Virtualization provides each tenant its own private window into SSD storage space. The PCIe SR-IOV specification provided the basics for setting up a virtualized environment. With its research giving it an early lead, Samsung now has nearly a decade of experience with SR-IOV – and has identified and developed solutions for underlying security and performance issues:
- Data Isolation – keeping data from one tenant secure from access by others, evolving from logical sharing to physically isolated partitioning
- Performance Isolation – preventing activity by one tenant from adversely affecting performance of other tenants
- Security Enhancement – encryption evolving from Virtual Function level to link level
- Live Migration – moving data from one SSD to another while keeping both in active service to the datacenter host.
“To realize completely isolated storage spaces in a single SSD, we need to evolve into physical partitioning where NAND chips and even controller resources are dedicated to a namespace.”

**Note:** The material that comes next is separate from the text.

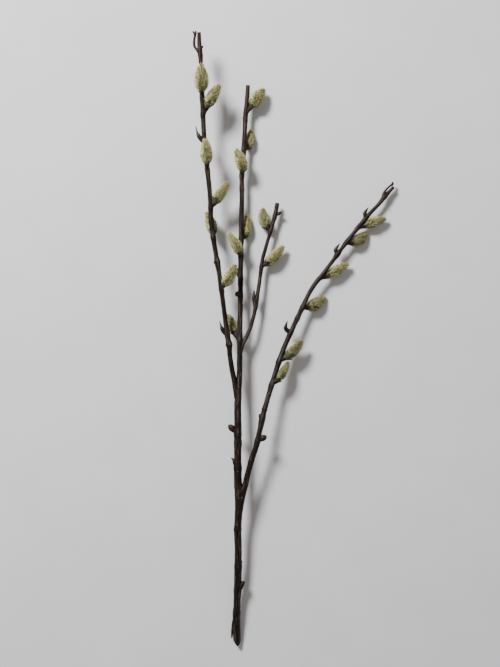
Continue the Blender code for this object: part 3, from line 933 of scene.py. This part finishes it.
# Hair is olive at its root and pale at its tip, and warmer towards the catkin's own tip. The catkins that
# hang low or lie in shade get a darker, greener and duller copy of the silk, which is painted shade. For
# each: root, tip and warm tone of a dark lock and of a pale one, and the tone of the hairs' ends.
SILKS = {
    "silk": (
        (0.120, 0.116, 0.030), (0.52, 0.50, 0.15), (0.46, 0.44, 0.14), (0.94, 0.92, 0.47),
        (0.66, 0.44, 0.20), (0.97, 0.81, 0.46), (0.95, 0.90, 0.58),
    ),
    # The darker copy for catkins in shade: painted shade.
    "shaded_silk": (
        (0.045, 0.050, 0.014), (0.25, 0.26, 0.075), (0.19, 0.19, 0.055), (0.68, 0.66, 0.33),
        (0.30, 0.18, 0.070), (0.72, 0.56, 0.30), (0.84, 0.79, 0.55),
    ),
}
silks = {}
for name, tones in SILKS.items():
    silks[name], shader, tree = new_material(name, Roughness=0.6, Sheen_Weight=0.5)
    high, pale, along = bake_place(tree)
    tones = [colour(*tone) for tone in tones]
    dark_root, pale_root, dark_tip, pale_tip, dark_warm, pale_warm, ends = tones
    root_tone = blend(tree, pale, dark_root, pale_root)
    tip_tone = blend(tree, pale, dark_tip, pale_tip)
    tone = blend(tree, steps(tree, high, 0.05, 0.75), root_tone, tip_tone)
    warm = blend(tree, steps(tree, high, 0.1, 1.0) * pale, dark_warm, pale_warm)
    tone = blend(tree, steps(tree, along, 0.6, 0.95) * 0.75, tone, warm)
    tone = blend(tree, steps(tree, high, 0.8, 1.0) * 0.5, tone, ends)
    plug(tone, shader, "Base Color")

anther, shader, tree = new_material("stamen", Roughness=0.5)
spot = tree.node("ShaderNodeUVMap", {"uv_map": BAKE_MAP})
powder = cloud(tree, spot, (20.0, 300.0, 1.0), 2.0)
tone = blend(tree, powder, colour(0.42, 0.36, 0.08), colour(0.66, 0.56, 0.16))
plug(tone, shader, "Base Color")

# The catkins that lie in shade and take the darker silk, which paints their shade into their colour.
SHADED_CATKINS = ("middle_6", "side_1", "right_2", "right_4", "right_5", "right_6")
for number, (name, (shoot, y, foot, tip, thickness)) in enumerate(CATKINS.items()):
    root = on_shoot(shoot, y)
    made = catkin(name + "_fur", root, Vector(foot), Vector(tip), thickness, random.Random(number))
    silk = silks["shaded_silk" if name.removeprefix("catkin_") in SHADED_CATKINS else "silk"]
    for finish in (core_green, silk, anther):
        made.data.materials.append(finish)
    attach(made, "root")
    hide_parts(name)

# The surface that the branch lies on, the light and the camera. A plain pale floor, a broad soft
# light from the upper left, and the photograph's view from straight above.
shape = bmesh.new()
bmesh.ops.create_grid(shape, x_segments=1, y_segments=1, size=4)
bmesh.ops.translate(shape, vec=(0, 0, -0.0002), verts=shape.verts)
floor = finished(shape, "floor")
paint, shader, tree = new_material("pale_floor", Roughness=0.9)
place = tree.node("ShaderNodeTexCoord", None, None, 3)
dark, light = colour(0.66, 0.66, 0.68), colour(0.74, 0.74, 0.76)
tone = blend(tree, cloud(tree, place, (18.0, 18.0, 18.0), 5.0), dark, light)
plug(tone, shader, "Base Color")
floor.data.materials.append(paint)
floor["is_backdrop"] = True

lamp = bpy.data.objects.new("soft_lamp", bpy.data.lights.new("soft_lamp", "AREA"))
lamp.data.shape = "DISK"
lamp.data.size = 0.46
lamp.data.energy = 54
lamp.location = (-0.75, 1.0, 1.24)
lamp.rotation_euler = Vector((-0.57, 0.80, 1.0)).to_track_quat("Z", "Y").to_euler()
bpy.context.scene.collection.objects.link(lamp)
world = bpy.data.worlds.new("soft_room")
world.use_nodes = True
world.node_tree.nodes["Background"].inputs["Color"].default_value = (1.0, 0.95, 0.90, 1.0)
world.node_tree.nodes["Background"].inputs["Strength"].default_value = 0.34
bpy.context.scene.world = world

FRAME_HEIGHT = 0.66133  # height of the surface that the photograph shows
CAMERA_HEIGHT = 1.3
camera = bpy.data.objects.new("camera", bpy.data.cameras.new("camera"))
camera.data.sensor_width = 36
camera.data.lens = 36 * CAMERA_HEIGHT / FRAME_HEIGHT
camera.location = (-0.0435, 0.0085, CAMERA_HEIGHT)
bpy.context.scene.collection.objects.link(camera)
bpy.context.scene.camera = camera

sizes = {"cad": [list(corner) for corner in cad_box], "visual": [list(corner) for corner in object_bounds()]}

Sunghoon Chun, VP of Solution Development team, talks about Samsung’s ongoing development of new solutions tailored to meet the challenges of rapidly evolving PCIe interface speeds and the trend towards high-capacity products.
The key focus is higher speeds at lower active power, aspects that tend to be mutually exclusive.
Samsung targets lower active-power in two main ways:
- Designing lower power components by adding power rails to boost the efficiency of the voltage regulator
- Introducing power-saving features to optimize the interaction between components, such as by modifying firmware to favor lower-power SRAM utilization over DRAM.
The higher speed target brings with it higher temperatures, which Samsung addresses with:
- Form factor conversion to accommodate higher thermal dissipation for power demands going from 25W to 40W
- Use of more effective and novel case construction materials and design techniques
- Thermal management solutions using immersion cooling that yield strong experimental gains.
“The goal is to continue efforts to create a perfect SSD, optimized for use in immersion cooling systems over the next few years in line with the trend of the times.”
In summary, this presentation track reveals the Samsung SSD strategy for customer success.
- Dramatically reduce WAF by taking advantage of Samsung’s advanced Flexible Data Placement technology
- Vastly increase virtualization efficiency using Samsung’s performance regulation and space partitioning technology to maximize the processing capacity for each core of the multi-core datacenter CPU
- Achieve significantly higher operating speeds while both reducing power and increasing heat dissipation by using Samsung’s novel design and packaging techniques
- Remotely analyze and manage devices to virtually eliminate data loss and its crippling downtime through the innovative Samsung Telemetry Service.